No denying that its a great idea. However, “the Commission has not provided a clear vision for their future financing and how to develop and integrate them into national health-care systems”. 

When it comes to cross-border initiatives for rare-disease patients, the specificities of such diseases led the Council of the European Union to single out co-operation in this field as “as a unique domain of very high added value of action at Community level”.

Networks were launched in 2017 for different classes of rare diseases. Each receives €1 million funding over five years from the EU Health Programme. The Commission also finances patient registries and support activities for the ERNs as well as the development of IT tools, notably through the Connecting Europe Facility.

The EU is currently considering the future of the European Reference Networks for rare diseases. “EU citizens still dont benefit enough from the ambitious actions set out in the Cross-Border Healthcare Directive,” auditor Janusz Wojciechowski has said.

Investing in health 

A Commission Export Panel on investing in health this week listened to two draft opinions, on value  and task shifting in health care. These should be rubber-stamped by the end of the month.
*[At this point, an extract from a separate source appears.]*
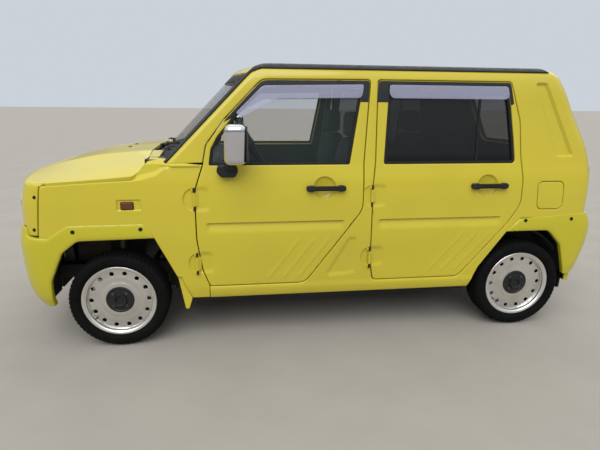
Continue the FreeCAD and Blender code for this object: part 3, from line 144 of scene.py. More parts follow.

The first opinion recommends that member states develop a long-term strategy to reallocate resources from health interventions that have a low value to those with a higher one.

This should encourage health-care professionals to invest in increasing the healthcare value for patients. The idea is also to give patients a greater role in decision-making about their own health. Hallelujah!

However, Jacques de Haller, who is a former president of the European doctors’ organization CPME, has said that science should remain at the heart of decision-making when involving patients. 

He made the fair point that many people believe in now-disproven vaccines myths, adding the possibly more patronizing point that medicine should be practiced “by people who know and who have studied medicines.” So much for a patient lifestyle input.

The second opinion zoomed-in on how tasks can be shifted between-and-among health-care workers or from workers to patients or machines, to ensure that the healthcare sector’s scarce manpower is put to best use. 

Martin McKee, a professor at the London School of Hygiene and Tropical Medicine, said he felt that there exists little evidence to back the rigid demarcation that exists between tasks performed by doctors and nurses in particular situations.

There is also a lack of evidence about shifting tasks, he added. The opinion backed more research.

And finally…

The European Medicines Agency (EMA) has this week released draft guidance in respect of how medicines-device combinations (which are human medicines that contain a medical device) are to be regulated under the EUs new medical device regulation.

The EMA has highlighted which device types will be required to receive a marketing authorisation with a “CE” mark or a “declaration of conformity,” or be seen by a notified body. 

That’s all for now. Enjoy the upcoming weekend!